DIRECTIONS: Copy exactly, please, the lines of the data from its start through the line containing "in Blender's metres".

* start DATA PROVIDED *

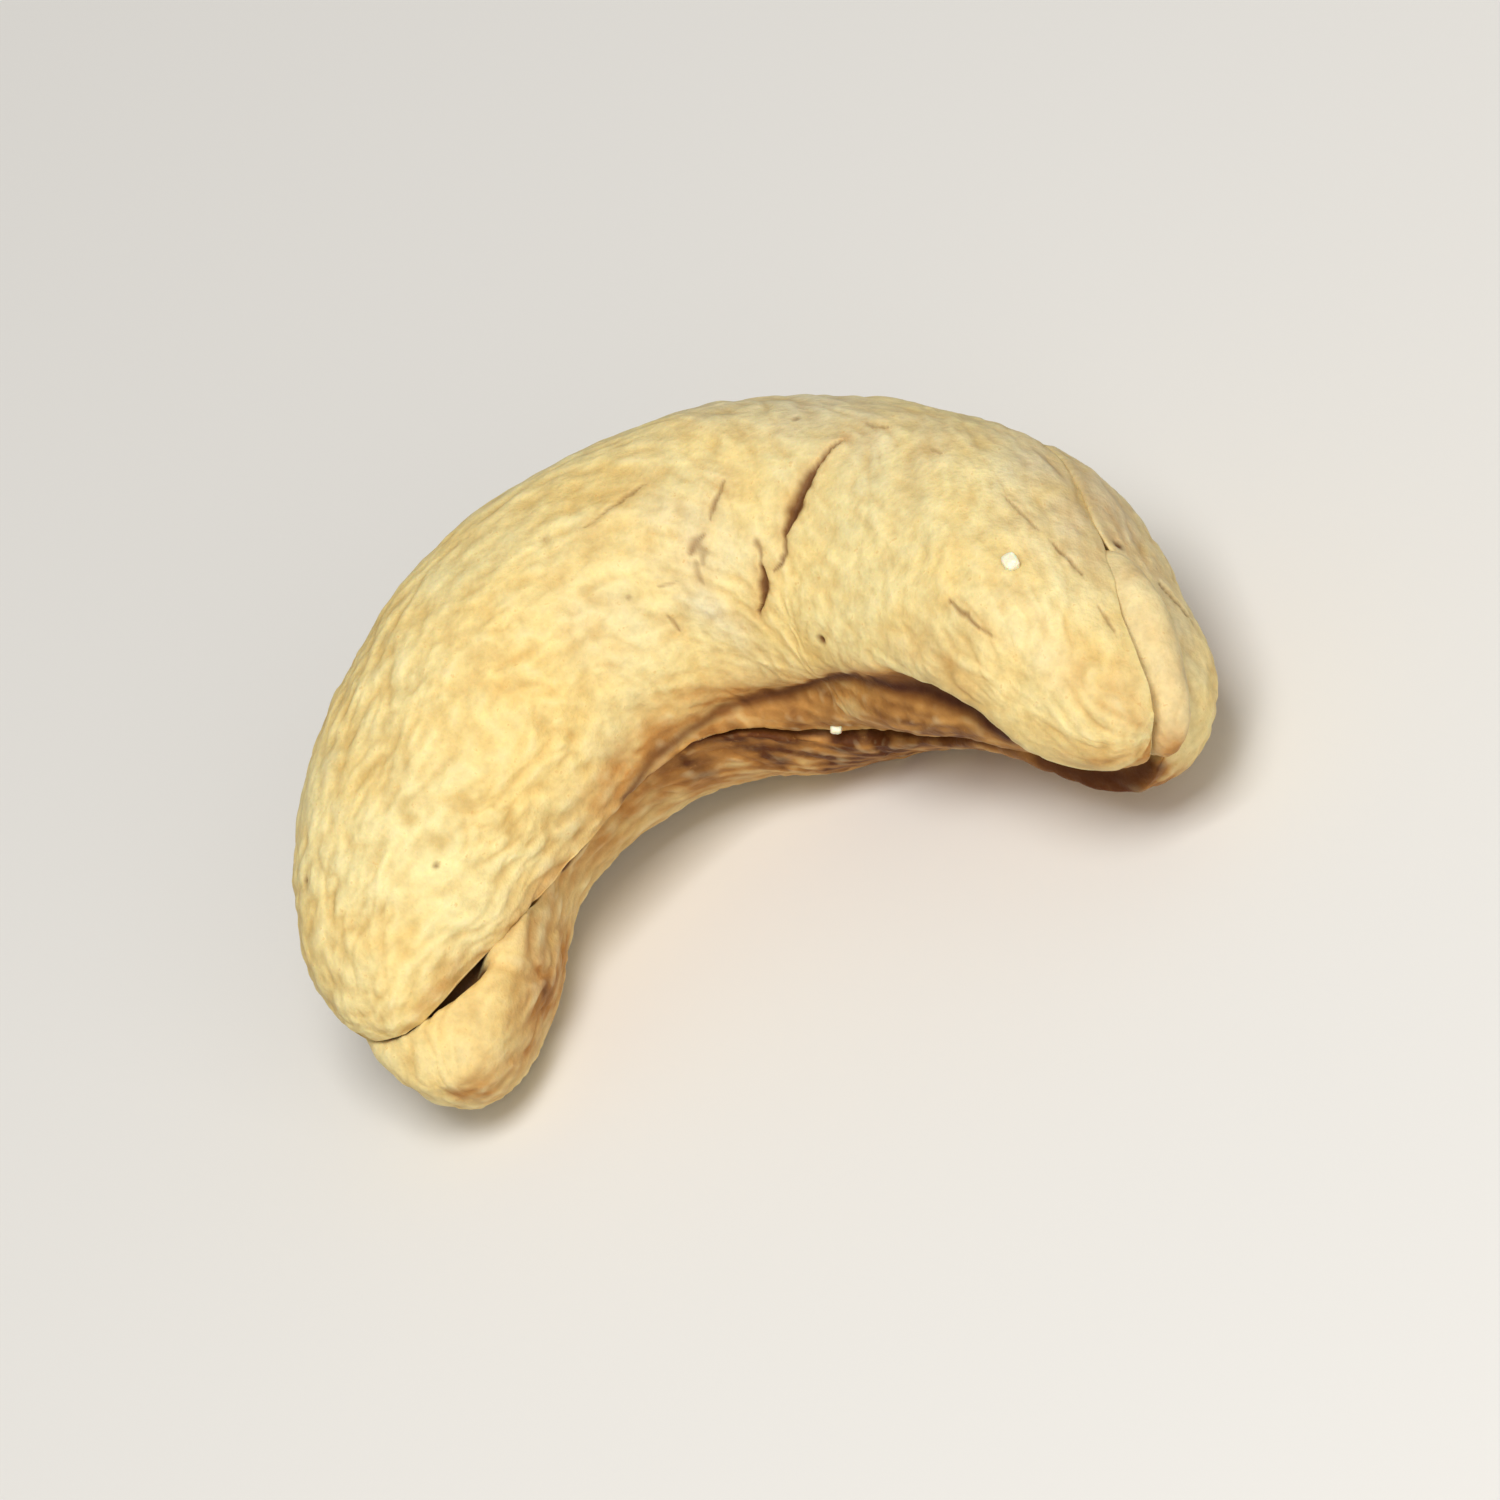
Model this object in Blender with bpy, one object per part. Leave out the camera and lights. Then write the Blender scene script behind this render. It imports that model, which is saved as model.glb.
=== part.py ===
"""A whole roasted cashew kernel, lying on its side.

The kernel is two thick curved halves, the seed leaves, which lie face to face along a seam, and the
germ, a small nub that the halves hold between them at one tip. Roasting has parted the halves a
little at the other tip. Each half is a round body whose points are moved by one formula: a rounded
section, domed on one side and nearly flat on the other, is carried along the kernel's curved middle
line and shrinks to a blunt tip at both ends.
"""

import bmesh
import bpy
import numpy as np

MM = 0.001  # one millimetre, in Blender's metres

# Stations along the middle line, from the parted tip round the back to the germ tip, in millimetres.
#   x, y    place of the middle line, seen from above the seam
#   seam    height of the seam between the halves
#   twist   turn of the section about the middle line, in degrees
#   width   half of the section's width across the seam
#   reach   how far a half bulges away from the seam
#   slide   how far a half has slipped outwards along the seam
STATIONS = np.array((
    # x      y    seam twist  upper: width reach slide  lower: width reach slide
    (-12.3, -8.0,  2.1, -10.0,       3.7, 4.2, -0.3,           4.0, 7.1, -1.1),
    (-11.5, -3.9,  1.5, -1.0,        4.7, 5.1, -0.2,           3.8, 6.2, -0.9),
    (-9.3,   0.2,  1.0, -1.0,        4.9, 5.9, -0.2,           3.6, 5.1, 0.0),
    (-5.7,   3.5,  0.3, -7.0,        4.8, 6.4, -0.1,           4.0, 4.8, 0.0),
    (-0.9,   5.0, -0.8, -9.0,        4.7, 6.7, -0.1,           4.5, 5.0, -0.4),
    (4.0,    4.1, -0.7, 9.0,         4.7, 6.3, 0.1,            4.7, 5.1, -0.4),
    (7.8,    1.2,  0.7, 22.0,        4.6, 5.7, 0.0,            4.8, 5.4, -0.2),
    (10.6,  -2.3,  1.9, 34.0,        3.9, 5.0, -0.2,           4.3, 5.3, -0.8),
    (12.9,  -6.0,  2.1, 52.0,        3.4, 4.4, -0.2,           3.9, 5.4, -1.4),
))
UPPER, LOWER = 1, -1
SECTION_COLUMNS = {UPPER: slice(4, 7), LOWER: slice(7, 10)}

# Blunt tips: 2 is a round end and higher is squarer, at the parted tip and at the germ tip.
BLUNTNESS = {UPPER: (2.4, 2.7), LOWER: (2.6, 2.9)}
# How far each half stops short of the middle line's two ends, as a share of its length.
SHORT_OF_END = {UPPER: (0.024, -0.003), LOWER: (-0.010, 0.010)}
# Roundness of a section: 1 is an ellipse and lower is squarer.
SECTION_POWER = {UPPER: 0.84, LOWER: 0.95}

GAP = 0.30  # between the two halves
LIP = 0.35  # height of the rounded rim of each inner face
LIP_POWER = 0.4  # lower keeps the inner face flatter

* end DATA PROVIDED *

RESPONSE BELOW:
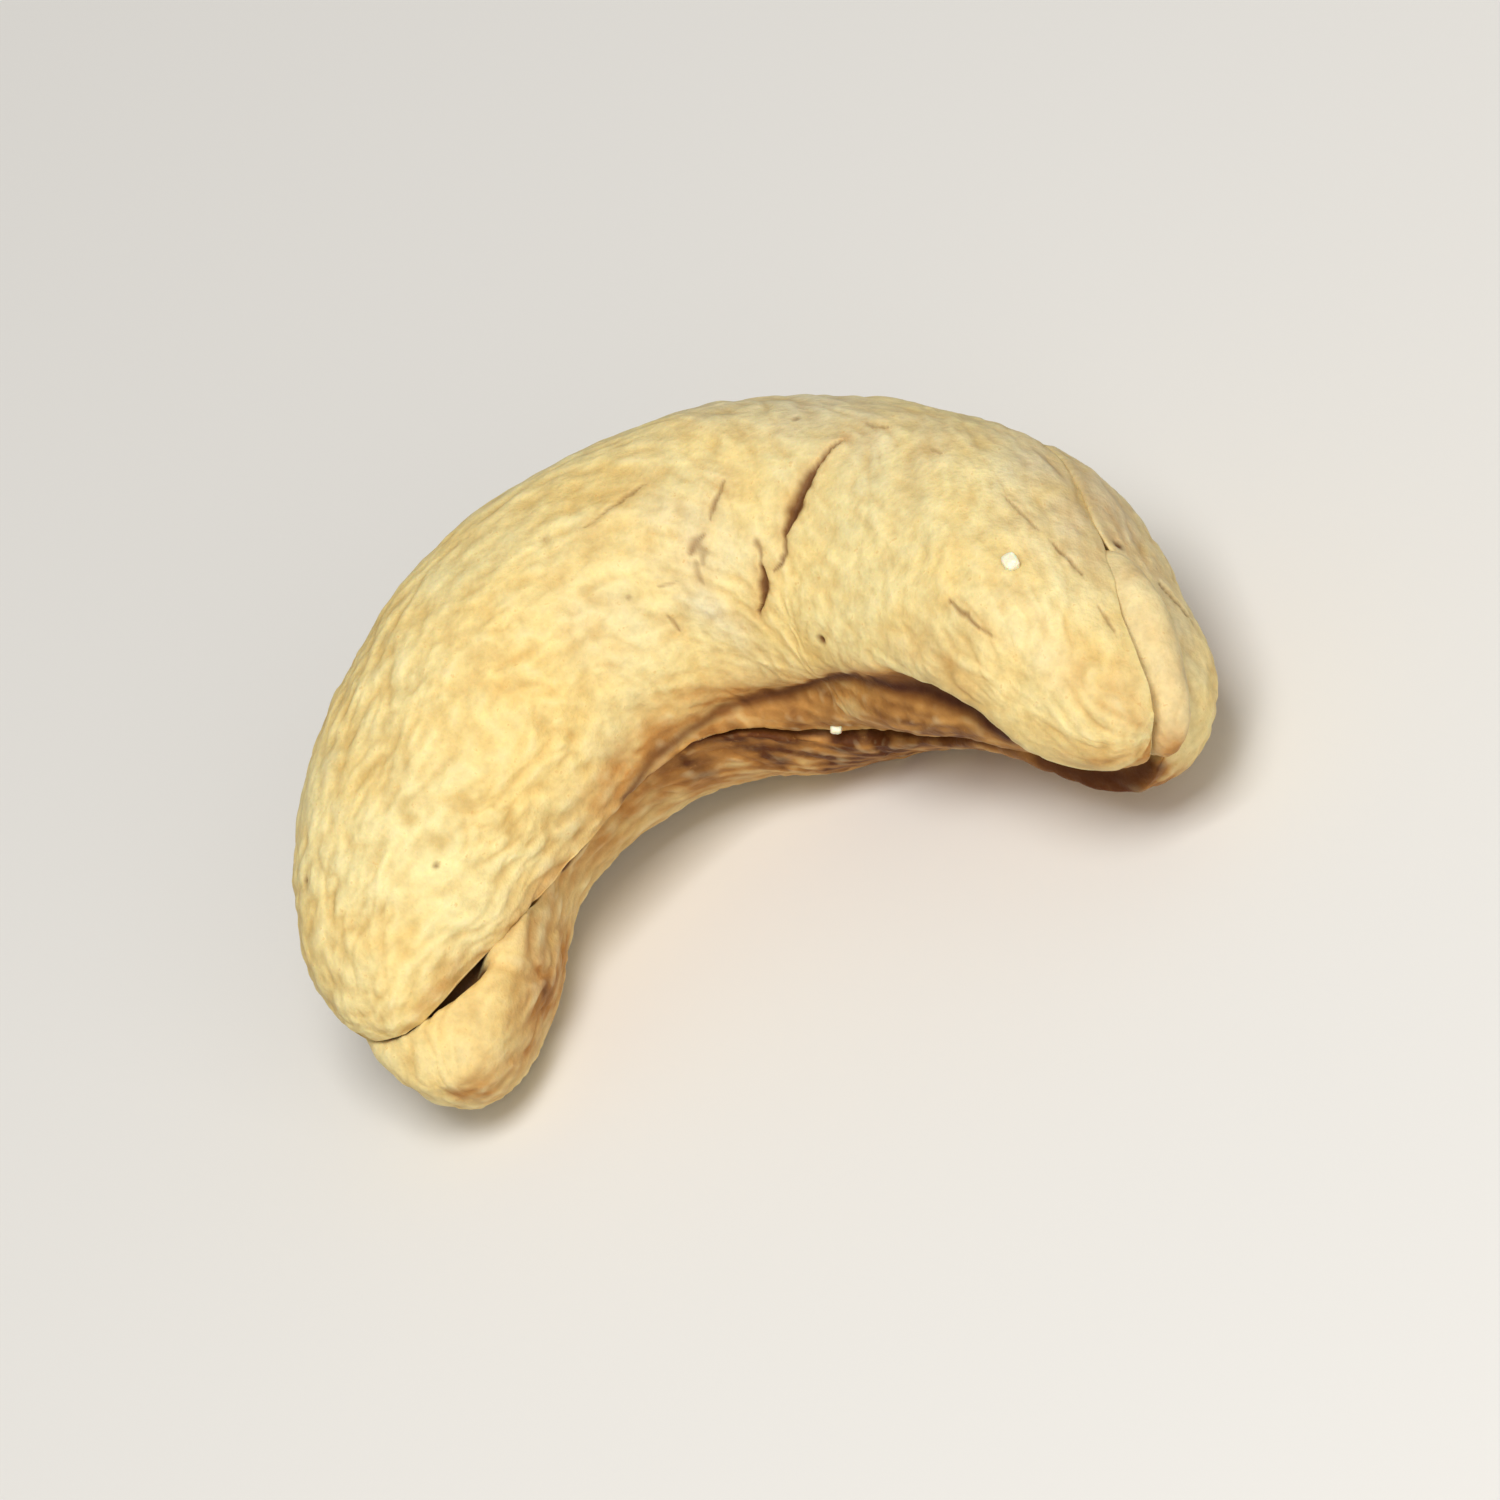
Model this object in Blender with bpy, one object per part. Leave out the camera and lights. Then write the Blender scene script behind this render. It imports that model, which is saved as model.glb.
=== part.py ===
"""A whole roasted cashew kernel, lying on its side.

The kernel is two thick curved halves, the seed leaves, which lie face to face along a seam, and the
germ, a small nub that the halves hold between them at one tip. Roasting has parted the halves a
little at the other tip. Each half is a round body whose points are moved by one formula: a rounded
section, domed on one side and nearly flat on the other, is carried along the kernel's curved middle
line and shrinks to a blunt tip at both ends.
"""

import bmesh
import bpy
import numpy as np

MM = 0.001  # one millimetre, in Blender's metres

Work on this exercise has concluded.